··· Data section ···

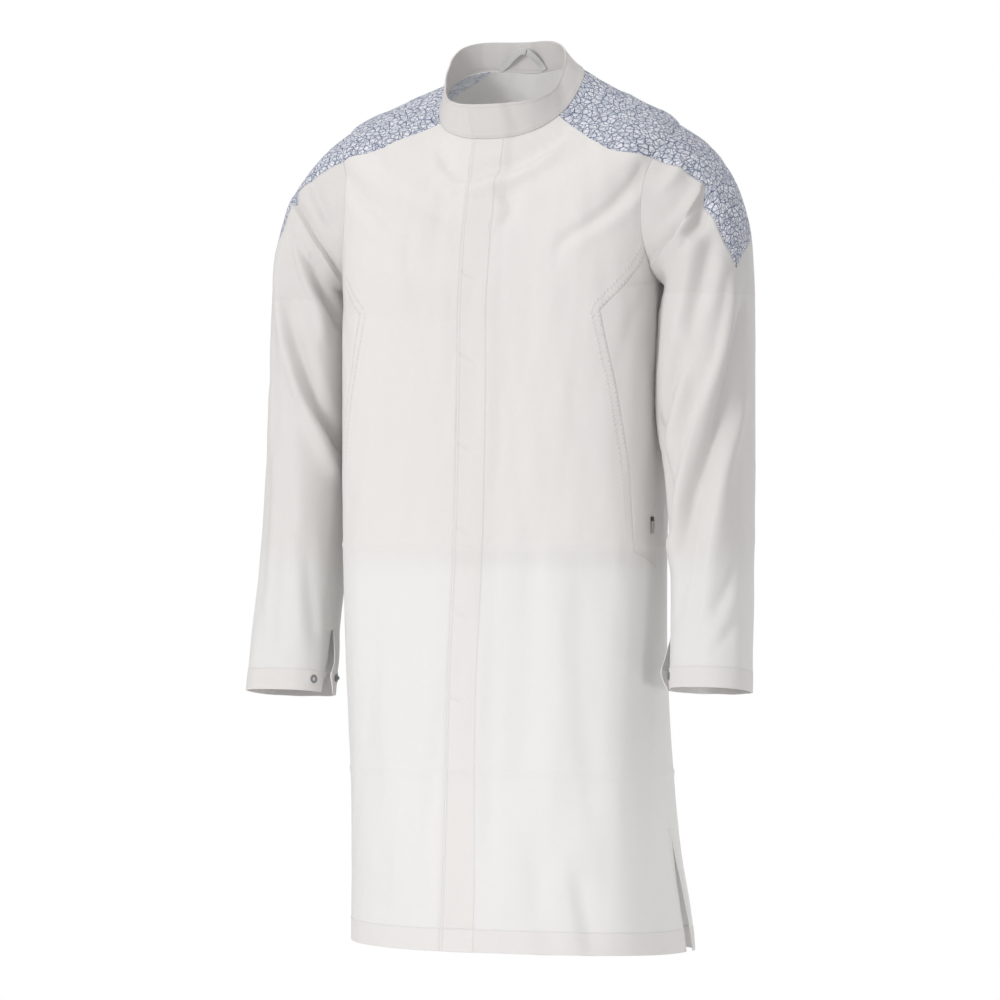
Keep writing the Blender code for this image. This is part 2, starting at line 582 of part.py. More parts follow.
def yoke(name, side):
    """Printed piece over the shoulder, from the collar to its point on the sleeve."""
    u = np.linspace(0, 1, YOKE_COLUMNS + 1)
    s = np.array(YOKE_ROWS)[:, None] / YOKE_ROWS[-1]
    top_turn, top_way = armhole(YOKE_CORNER + (180 - 2 * YOKE_CORNER) * u)
    neck_turn = YOKE_FRONT[0, 1] + (YOKE_BACK[0, 1] - YOKE_FRONT[0, 1]) * u
    front = np.array([line(YOKE_FRONT, w) for w in YOKE_ROWS])[:, None]
    back = np.array([line(YOKE_BACK, w) for w in YOKE_ROWS])[:, None]
    front[-1], back[-1] = top_turn[0], top_turn[-1]
    turns = (1 - s) * neck_turn + s * top_turn
    turns = turns + (1 - u) * (front - turns[:, :1]) + u * (back - turns[:, -1:])
    ways = s * top_way
    ways = ways + (1 - u) * (YOKE_ROWS[-1] * s - ways[:, :1]) + u * (YOKE_ROWS[-1] * s - ways[:, -1:])
    points, normals = body_grid(turns * side, ways)
    arm_turns = YOKE_CORNER + (180 - 2 * YOKE_CORNER) * u
    normals[-1] = armhole_facing(arm_turns, side)
    points = points + normals * folded(points, BODY_LINES)[..., None]
    cloth = Cloth()
    over = cloth.add(points, normals)
    along_arm = np.array(SLEEVE_ROWS[1:WEDGE_ROWS])[:, None]
    first = np.array([line(WEDGE_FRONT, w) for w in along_arm[:, 0]])
    last = np.array([line(WEDGE_BACK, w) for w in along_arm[:, 0]])
    turns = first[:, None] + (last - first)[:, None] * u
    ways = np.broadcast_to(along_arm, turns.shape)
    points = sleeve(turns, ways, side)
    normals = sleeve_facing(turns, ways, side)
    points = points + normals * sleeve_lift(points, turns, ways, side)[..., None]
    down = cloth.add(points, normals)
    ids = np.concatenate([over, down])
    cloth.weave(ids, flip=side < 0)
    return cloth.build(name, paint(name, "printed twill"))


def sleeve_lift(points, turns, ways, side):
    """Folds of a sleeve, fading out at the armhole and at the cuff."""
    fade = smooth(ways / 0.03) * (1 - 0.8 * smooth((ways - 0.88) / 0.06))
    return folded(points, ARM_LINES[side]) * fade


def sleeve_piece(name, side):
    """One sleeve, open along the yoke's wedge and at the slit of the cuff."""
    front = [armhole_turn(w, 1) + 360 for w in ARMHOLE_ROWS]
    back = [armhole_turn(w, -1) for w in ARMHOLE_ROWS]
    first_row = np.array(back + front[::-1][1:])
    share = (first_row - first_row[0]) / (first_row[-1] - first_row[0])
    middle = len(ARMHOLE_ROWS) - 1
    even = np.linspace(0, 1, len(share))
    cloth = Cloth()
    rows = []
    for i, way in enumerate(SLEEVE_ROWS):
        if i < WEDGE_ROWS:
            start, end = line(WEDGE_BACK, way), line(WEDGE_FRONT, way) + 360
        else:
            start = 58.4 + 31.6 * smooth((way - 0.168) / 0.25)
            end = start + 360
        settle = smooth(way / 0.3)
        turns = start + (end - start) * (share + (even - share) * settle)
        rows.append(turns)
    closed = []
    for i, way in enumerate(SLEEVE_ROWS):
        turns = rows[i].copy()
        ways = np.full_like(turns, way)
        near = np.exp(-((np.arange(len(turns)) - middle) / 2.2) ** 2)
        over, under = turns.copy(), turns.copy()
        if way > SLIT_FROM:
            over[middle:] = turns[middle:] + line(SLIT_FRONT, way) * near[middle:]
            under[:middle + 1] = turns[:middle + 1] + line(SLIT_BACK, way) * near[:middle + 1]
        flare = np.where(np.arange(len(turns)) <= middle, near, 0) * line(SLIT_FLARE, way)
        if i >= WEDGE_ROWS:
            count = len(turns) - 1
        else:
            count = len(turns)
        mixed = np.where(np.arange(len(turns)) < middle, under, over)
        points = sleeve(mixed, ways, side)
        normals = (armhole_facing(mixed, side) if i == 0
                   else sleeve_facing(mixed, ways, side))
        lift = sleeve_lift(points, mixed, ways, side)
        lift[:middle] += flare[:middle]
        if way <= SLIT_FROM:
            lift[middle] += flare[middle]
        ids = cloth.add((points + normals * lift[:, None])[:count], normals[:count])
        if i >= WEDGE_ROWS:
            ids = np.append(ids, ids[0])
        back_ids = ids.copy()
        if way > SLIT_FROM:
            point = sleeve(under[middle], way, side)
            normal = sleeve_facing(under[middle], np.array(way), side)
            back_ids[middle] = cloth.add((point + normal * flare[middle])[None], normal[None])[0]
        closed.append((back_ids, ids))
    back_grid = np.array([b for b, f in closed])
    front_grid = np.array([f for b, f in closed])
    cloth.weave(back_grid[:, :middle + 1], flip=side < 0)
    cloth.weave(front_grid[:, middle:], flip=side < 0)
    return cloth.build(name, paint(name, "white twill"))


def collar_piece():
    """Stand collar; its left end laps over its right end at the centre front."""
    start, end = LAP_EDGE[0, 1], 360 + LAP_STITCH[0, 1] - 1.2
    front, back = YOKE_FRONT[0, 1], YOKE_BACK[0, 1]
    spans = [(start, front, FRONT_COLUMNS), (front, back, YOKE_COLUMNS),
             (back, 360 - back, BACK_COLUMNS), (360 - back, 360 - front, YOKE_COLUMNS),
             (360 - front, end, FRONT_COLUMNS)]
    turns = np.concatenate([np.linspace(a, b, n + 1)[:-1] for a, b, n in spans] + [[end]])
    ups = np.array([1.0, 0.66, 0.33, 0.0])
    grid_turns = np.broadcast_to(turns, (len(ups), len(turns)))
    grid_ups = np.broadcast_to(ups[:, None], grid_turns.shape)
    points = collar(grid_turns, grid_ups)
    normals = collar_facing(grid_turns, grid_ups)
    normals[-1] = neck_facing(turns)
    lift = np.where(grid_turns < 180, lap(grid_turns, 0.0), 0.0)
    points = points + normals * lift[..., None]
    cloth = Cloth()
    cloth.weave(cloth.add(points, normals))
    return cloth.build("collar", paint("collar", "white twill"))


def ribbon(centre, across, normals):
    """Strip of tape along a line, of even width."""
    cloth = Cloth()
    grid = np.stack([centre + across, centre - across], 1)
    run, side = centre[1] - centre[0], -across[0]
    cloth.weave(cloth.add(grid, np.repeat(normals[:, None], 2, 1)),
                flip=np.dot(np.cross(run, side), normals[0]) < 0)
    return cloth


def hanger_loop():
    turns, ups, stand = np.moveaxis(along(LOOP, np.linspace(0, 1, LOOP_STEPS + 1)), -1, 0)
    normals = collar_facing(turns, ups)
    centre = collar(turns, ups) - normals * (CLOTH / 2 + TAPE / 2 + 2.5 * SEAM + stand)[:, None]
    run = np.gradient(centre, axis=0)
    across = np.cross(normals, run)
    across = across / np.linalg.norm(across, axis=1, keepdims=True) * LOOP_WIDTH / 2
    return ribbon(centre, across, normals).build("hanger_loop", paint("hanger_loop", "white tape"), TAPE)


def side_tab():
    """Plain tab sewn in beside the wearer's left side seam."""
    here = np.full(3, TAB_AT[0])
    ways = TAB_AT[1] + np.array([0.0, 0.5, 1.0]) * TAB_SIZE[1] / BODY_DEPTH
    normals = body_facing(here, ways)
    centre = body(here, ways)
    centre = centre + normals * (folded(centre, BODY_LINES)[:, None] + CLOTH / 2 + TAPE / 2 + SEAM)
    across = np.cross(normals, np.array([0, 0, 1.0])) * TAB_SIZE[0] / 2
    return ribbon(centre, across, normals).build("side_tab", paint("side_tab", "grey tab"), TAPE)


def lathe(name, profile, origin, axis, steps=20):
    """Solid of revolution from a closed profile of (radius, height) pairs."""
    axis = axis / np.linalg.norm(axis)
    one = np.cross(axis, [0, 0, 1.0])
    one = one / np.linalg.norm(one)
    two = np.cross(axis, one)
    verts, faces, rings = [], [], []
    for radius, height in profile:
        if radius == 0:
            rings.append([len(verts)] * steps)
            verts.append(tuple(origin + axis * height))
            continue
        rings.append(list(range(len(verts), len(verts) + steps)))
        for k in range(steps):
            t = 2 * math.pi * k / steps
            verts.append(tuple(origin + axis * height
                               + (one * math.cos(t) + two * math.sin(t)) * radius))
    for low, high in zip(rings, rings[1:] + rings[:1]):
        for k in range(steps):
            quad = [low[k], low[(k + 1) % steps], high[(k + 1) % steps], high[k]]
            loop = [v for i, v in enumerate(quad) if v != quad[i - 1]]
            if len(loop) > 2:
                faces.append(loop)
    mesh = bpy.data.meshes.new(name)
    mesh.from_pydata(verts, [], faces)
    mesh.validate()
    mesh.update()
    return place(name, mesh, paint(name, "steel"))


RING_PROFILE = [(0.0026, 0.0), (SNAP_RADIUS, 0.0), (SNAP_RADIUS, 0.0007), (0.0044, 0.0014),
                (0.0034, 0.0014), (0.0026, 0.0008)]
STUD_PROFILE = [(0.0, 0.0), (0.0048, 0.0), (0.0048, 0.0006), (0.0024, 0.0010), (0.0018, 0.0018),
                (0.0023, 0.0030), (0.0018, 0.0036), (0.0, 0.0038)]


def snaps(word, side):
    """Open snap of one cuff: socket ring on the front edge, stud on the pointed lap."""
    turn, way = np.array(RING_AT[0]), np.array(RING_AT[1])
    point, normal = sleeve(turn, way, side), sleeve_facing(turn, way, side)
    lift = float(sleeve_lift(point, turn, way, side)) + SNAP_SEAT
    ring_snap = lathe("snap_ring_" + word, RING_PROFILE, point + normal * lift, normal)
    turn, way = np.array(STUD_AT[0]), np.array(STUD_AT[1])
    point, normal = sleeve(turn, way, side), sleeve_facing(turn, way, side)
    stud = lathe("snap_stud_" + word, STUD_PROFILE, point + normal * (STUD_LIFT + SNAP_SEAT), normal)
    return ring_snap, stud


for old in list(bpy.data.objects):
    bpy.data.objects.remove(old, do_unlink=True)
COAT = bpy.data.collections.new("work coat")
bpy.context.scene.collection.children.link(COAT)

ARMHOLE_ROWS = [(ARMHOLE_TOP + ARMHOLE_LOW) / 2
                - (ARMHOLE_LOW - ARMHOLE_TOP) / 2 * math.sin(math.radians(a)) for a in ARMHOLE_STEPS]
ARMHOLE_ROWS[0], ARMHOLE_ROWS[7], ARMHOLE_ROWS[-1] = YOKE_END, INSET_TOP, ARMHOLE_LOW
TOP_ROWS = YOKE_ROWS[:-1] + ARMHOLE_ROWS + BODY_ROWS
BODY_LINES = fold_lines(BODY_FOLDS, body)
ARM_LINES = {
    1: fold_lines(LEFT_FOLDS, lambda t, w: sleeve(t, w, 1)),
    -1: fold_lines(RIGHT_FOLDS, lambda t, w: sleeve(t, w, -1)),
}

front_panel("front_left", 1)
front_panel("front_right", -1)
side_panel("side_left", 1)
side_panel("side_right", -1)
back_panel()
yoke("yoke_left", 1)
yoke("yoke_right", -1)
sleeve_piece("sleeve_left", 1)
sleeve_piece("sleeve_right", -1)
collar_piece()
hanger_loop()
side_tab()
snaps("left", 1)
snaps("right", -1)
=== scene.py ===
"""Work coat in its cloth: drape, seams, sewing and print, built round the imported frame.

Metres.  +Z is up, the front faces -Y and +X is the wearer's left.  Places on the body are
degrees round from the centre front and way down (0 at the neck, 1 at the hem); places on a
sleeve are degrees round the arm (90 is the top) and way along (0 armhole, 1 cuff).
"""
import math

import bpy
import numpy as np
from bpy.props import FloatProperty, FloatVectorProperty, PointerProperty
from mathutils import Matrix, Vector
from mathutils.bvhtree import BVHTree


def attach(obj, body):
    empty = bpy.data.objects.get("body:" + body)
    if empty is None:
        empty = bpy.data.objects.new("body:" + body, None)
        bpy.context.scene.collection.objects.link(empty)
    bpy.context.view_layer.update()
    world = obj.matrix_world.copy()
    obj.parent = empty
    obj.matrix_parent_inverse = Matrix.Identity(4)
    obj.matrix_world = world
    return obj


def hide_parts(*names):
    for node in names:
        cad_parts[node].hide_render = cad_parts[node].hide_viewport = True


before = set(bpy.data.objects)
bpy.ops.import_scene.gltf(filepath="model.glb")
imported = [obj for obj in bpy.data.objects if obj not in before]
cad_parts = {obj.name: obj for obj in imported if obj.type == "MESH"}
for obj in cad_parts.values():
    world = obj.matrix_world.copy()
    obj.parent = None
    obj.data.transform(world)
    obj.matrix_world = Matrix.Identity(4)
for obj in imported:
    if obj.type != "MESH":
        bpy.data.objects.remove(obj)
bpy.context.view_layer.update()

bl_info = {
    "name": "Work coat",
    "version": (1, 0, 0),
    "blender": (4, 5, 0),
    "location": "View3D > Sidebar > Work coat",
    "description": "Cloth, sewing and print of a work coat",
    "category": "Object",
}

BODY_PART = "root"
SIDES = (("left", 1), ("right", -1))
SNAP_KINDS = ("snap_ring_", "snap_stud_")

# ---------------------------------------------------------------- forms of the coat

OVERLAP = 0.0029     # the left front lies this far over the right front
LAP_SEWN = 0.0030    # stitched this far in from the edge of the lap
LAP_UNDER = 1.2      # degrees by which the right side ends short of the lap's stitching
LAP_RUN = 9.0        # degrees over which the lap comes down to the coat, past its stitching
SEAM = 0.00002       # gap left between two pieces at their seam
CLOTH = 0.0018       # wall of the cloth in the frame
WALL, DOUBLE_WALL = 0.0010, 0.0019      # drawn wall of single and of doubled cloth

# Rings of the body, from the neck seam (0) to the hem (1).
BODY = np.array([
    # way  width  front   back    left   right   front   back  square  cx     cy
    [0.00, 0.086, 0.078, 0.068,  0.020,  0.012, -0.047,  0.044, 2.30, 0.002, 0.004],
    [0.04, 0.120, 0.088, 0.078,  0.004,  0.006, -0.078,  0.020, 2.25, 0.001, 0.006],
    [0.09, 0.166, 0.098, 0.094, -0.012, -0.006, -0.110, -0.016, 2.30, 0.000, 0.008],
    [0.14, 0.205, 0.106, 0.106, -0.034, -0.026, -0.140, -0.052, 2.50, 0.000, 0.008],
    [0.20, 0.206, 0.111, 0.112, -0.084, -0.082, -0.172, -0.100, 2.80, -0.001, 0.006],
    [0.27, 0.201, 0.115, 0.112, -0.150, -0.152, -0.208, -0.164, 3.10, -0.002, 0.004],
    [0.33, 0.197, 0.117, 0.110, -0.214, -0.217, -0.246, -0.226, 3.20, -0.004, 0.002],
    [0.45, 0.195, 0.119, 0.104, -0.358, -0.358, -0.366, -0.360, 3.20, -0.005, 0.000],
    [0.60, 0.194, 0.122, 0.104, -0.530, -0.530, -0.530, -0.530, 3.00, -0.005, 0.000],
    [0.75, 0.1915, 0.136, 0.116, -0.704, -0.704, -0.700, -0.704, 2.80, -0.0025, 0.000],
    [0.90, 0.1945, 0.160, 0.132, -0.886, -0.882, -0.878, -0.886, 2.60, 0.0085, 0.000],
    [1.00, 0.200, 0.180, 0.146, -1.014, -1.004, -1.004, -1.014, 2.50, 0.016, 0.000],
])
# Rim of the collar, in the same terms as a ring of the body.
RIM = np.array([0.0715, 0.078, 0.060, 0.040, 0.050, -0.005, 0.081, 2.6, -0.005, 0.001])
RIM_SKEW = 0.055     # fuller at the left front and the right back by this share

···

**What you will do:** Identify and extract each line of the listing that contains "type".

**Full solution:**
cad_parts = {obj.name: obj for obj in imported if obj.type == "MESH"}
    if obj.type != "MESH":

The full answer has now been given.